## Problem requirements
Write out the whole listing again, exactly.

===== Information provided =====

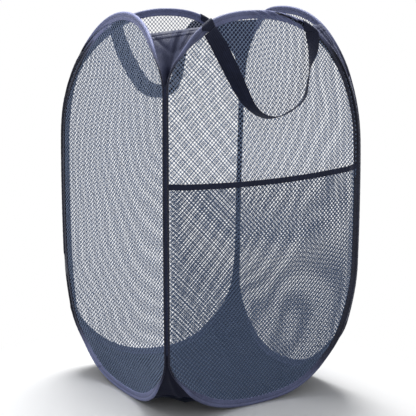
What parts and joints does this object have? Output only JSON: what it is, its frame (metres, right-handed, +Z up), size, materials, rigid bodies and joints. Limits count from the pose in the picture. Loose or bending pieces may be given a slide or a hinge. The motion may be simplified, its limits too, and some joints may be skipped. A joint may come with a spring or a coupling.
{
  "type": "pop up laundry hamper",
  "caption": "Collapsible mesh hamper whose spring-hoop side panels pop up into an open-topped box, with a net pocket and webbing carry handles",
  "frame": {"origin": "on the floor, in the middle under the base cloth", "axes": "+Z up, towards the open mouth; the front panel with the pocket faces -Y; +X is the right side as the front is looked at"},
  "size_m": [0.356, 0.3968, 0.61],
  "materials": {
    "net_yarn": "warp-knitted polyester net, slightly silky",
    "rim_cloth": "woven binding tape, low sheen",
    "gusset_cloth": "thin woven polyester, soft sheen",
    "base_cloth": "woven polyester, matt",
    "webbing": "woven webbing, matt",
    "spring_steel": "rolled spring steel",
    "thread": "sewing thread"
  },
  "bodies": {
    "front_panel": {"front_net": "net_yarn", "front_casing": "rim_cloth", "front_hoop": "spring_steel", "front_hoop_sleeve": "spring_steel", "front_handle_end_left": "webbing", "front_handle_end_right": "webbing", "pocket_net": "net_yarn", "pocket_hem": "rim_cloth", "base_cloth": "base_cloth", "corner_seam_front_left": "thread", "top_gusset_front_left": "gusset_cloth", "top_gusset_hem_front_left": "gusset_cloth", "bottom_gusset_front_left": "base_cloth", "corner_seam_front_right": "thread", "top_gusset_front_right": "gusset_cloth", "top_gusset_hem_front_right": "gusset_cloth", "bottom_gusset_front_right": "base_cloth"},
    "left_panel": {"left_net": "net_yarn", "left_casing": "rim_cloth", "left_hoop": "spring_steel", "left_hoop_sleeve": "spring_steel", "corner_seam_back_left": "thread", "top_gusset_back_left": "gusset_cloth", "top_gusset_hem_back_left": "gusset_cloth", "bottom_gusset_back_left": "base_cloth"},
    "right_panel": {"right_net": "net_yarn", "right_casing": "rim_cloth", "right_hoop": "spring_steel", "right_hoop_sleeve": "spring_steel", "corner_seam_back_right": "thread", "top_gusset_back_right": "gusset_cloth", "top_gusset_hem_back_right": "gusset_cloth", "bottom_gusset_back_right": "base_cloth"},
    "back_panel": {"back_net": "net_yarn", "back_casing": "rim_cloth", "back_hoop": "spring_steel", "back_hoop_sleeve": "spring_steel", "back_handle_end_left": "webbing", "back_handle_end_right": "webbing"},
    "front_handle": {"front_handle": "webbing"},
    "back_handle": {"back_handle": "webbing"}
  },
  "joints": [
    {"name": "front_left_corner_fold", "type": "hinge", "parent": "front_panel", "child": "left_panel", "pos_m": [-0.1724, -0.1724, 0.305], "axis": [0, 0, -1], "range_deg": [-68, 68], "deforming": ["base_cloth", "top_gusset_front_left", "top_gusset_hem_front_left", "bottom_gusset_front_left"]},
    {"name": "front_right_corner_fold", "type": "hinge", "parent": "front_panel", "child": "right_panel", "pos_m": [0.1724, -0.1724, 0.305], "axis": [0, 0, -1], "range_deg": [-68, 68], "deforming": ["top_gusset_front_right", "top_gusset_hem_front_right", "bottom_gusset_front_right", "top_gusset_back_right", "top_gusset_hem_back_right", "bottom_gusset_back_right"]},
    {"name": "back_left_corner_fold", "type": "hinge", "parent": "left_panel", "child": "back_panel", "pos_m": [-0.1724, 0.1724, 0.305], "axis": [0, 0, -1], "range_deg": [-68, 68], "deforming": ["top_gusset_back_left", "top_gusset_hem_back_left", "bottom_gusset_back_left"]},
    {"name": "front_handle_swing", "type": "hinge", "parent": "front_panel", "child": "front_handle", "pos_m": [0, -0.1699, 0.5782], "axis": [-1, 0, 0], "range_deg": [0, 180]},
    {"name": "back_handle_swing", "type": "hinge", "parent": "back_panel", "child": "back_handle", "pos_m": [0, 0.1699, 0.5782], "axis": [1, 0, 0], "range_deg": [0, 180]}
  ],
  "couplings": [
    {"joint": "front_right_corner_fold", "follows": "front_left_corner_fold", "ratio": 1},
    {"joint": "back_left_corner_fold", "follows": "front_left_corner_fold", "ratio": -1}
  ]
}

=====

## Response to this exercise
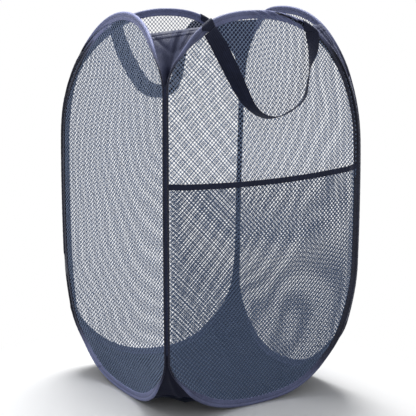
What parts and joints does this object have? Output only JSON: what it is, its frame (metres, right-handed, +Z up), size, materials, rigid bodies and joints. Limits count from the pose in the picture. Loose or bending pieces may be given a slide or a hinge. The motion may be simplified, its limits too, and some joints may be skipped. A joint may come with a spring or a coupling.
{
  "type": "pop up laundry hamper",
  "caption": "Collapsible mesh hamper whose spring-hoop side panels pop up into an open-topped box, with a net pocket and webbing carry handles",
  "frame": {"origin": "on the floor, in the middle under the base cloth", "axes": "+Z up, towards the open mouth; the front panel with the pocket faces -Y; +X is the right side as the front is looked at"},
  "size_m": [0.356, 0.3968, 0.61],
  "materials": {
    "net_yarn": "warp-knitted polyester net, slightly silky",
    "rim_cloth": "woven binding tape, low sheen",
    "gusset_cloth": "thin woven polyester, soft sheen",
    "base_cloth": "woven polyester, matt",
    "webbing": "woven webbing, matt",
    "spring_steel": "rolled spring steel",
    "thread": "sewing thread"
  },
  "bodies": {
    "front_panel": {"front_net": "net_yarn", "front_casing": "rim_cloth", "front_hoop": "spring_steel", "front_hoop_sleeve": "spring_steel", "front_handle_end_left": "webbing", "front_handle_end_right": "webbing", "pocket_net": "net_yarn", "pocket_hem": "rim_cloth", "base_cloth": "base_cloth", "corner_seam_front_left": "thread", "top_gusset_front_left": "gusset_cloth", "top_gusset_hem_front_left": "gusset_cloth", "bottom_gusset_front_left": "base_cloth", "corner_seam_front_right": "thread", "top_gusset_front_right": "gusset_cloth", "top_gusset_hem_front_right": "gusset_cloth", "bottom_gusset_front_right": "base_cloth"},
    "left_panel": {"left_net": "net_yarn", "left_casing": "rim_cloth", "left_hoop": "spring_steel", "left_hoop_sleeve": "spring_steel", "corner_seam_back_left": "thread", "top_gusset_back_left": "gusset_cloth", "top_gusset_hem_back_left": "gusset_cloth", "bottom_gusset_back_left": "base_cloth"},
    "right_panel": {"right_net": "net_yarn", "right_casing": "rim_cloth", "right_hoop": "spring_steel", "right_hoop_sleeve": "spring_steel", "corner_seam_back_right": "thread", "top_gusset_back_right": "gusset_cloth", "top_gusset_hem_back_right": "gusset_cloth", "bottom_gusset_back_right": "base_cloth"},
    "back_panel": {"back_net": "net_yarn", "back_casing": "rim_cloth", "back_hoop": "spring_steel", "back_hoop_sleeve": "spring_steel", "back_handle_end_left": "webbing", "back_handle_end_right": "webbing"},
    "front_handle": {"front_handle": "webbing"},
    "back_handle": {"back_handle": "webbing"}
  },
  "joints": [
    {"name": "front_left_corner_fold", "type": "hinge", "parent": "front_panel", "child": "left_panel", "pos_m": [-0.1724, -0.1724, 0.305], "axis": [0, 0, -1], "range_deg": [-68, 68], "deforming": ["base_cloth", "top_gusset_front_left", "top_gusset_hem_front_left", "bottom_gusset_front_left"]},
    {"name": "front_right_corner_fold", "type": "hinge", "parent": "front_panel", "child": "right_panel", "pos_m": [0.1724, -0.1724, 0.305], "axis": [0, 0, -1], "range_deg": [-68, 68], "deforming": ["top_gusset_front_right", "top_gusset_hem_front_right", "bottom_gusset_front_right", "top_gusset_back_right", "top_gusset_hem_back_right", "bottom_gusset_back_right"]},
    {"name": "back_left_corner_fold", "type": "hinge", "parent": "left_panel", "child": "back_panel", "pos_m": [-0.1724, 0.1724, 0.305], "axis": [0, 0, -1], "range_deg": [-68, 68], "deforming": ["top_gusset_back_left", "top_gusset_hem_back_left", "bottom_gusset_back_left"]},
    {"name": "front_handle_swing", "type": "hinge", "parent": "front_panel", "child": "front_handle", "pos_m": [0, -0.1699, 0.5782], "axis": [-1, 0, 0], "range_deg": [0, 180]},
    {"name": "back_handle_swing", "type": "hinge", "parent": "back_panel", "child": "back_handle", "pos_m": [0, 0.1699, 0.5782], "axis": [1, 0, 0], "range_deg": [0, 180]}
  ],
  "couplings": [
    {"joint": "front_right_corner_fold", "follows": "front_left_corner_fold", "ratio": 1},
    {"joint": "back_left_corner_fold", "follows": "front_left_corner_fold", "ratio": -1}
  ]
}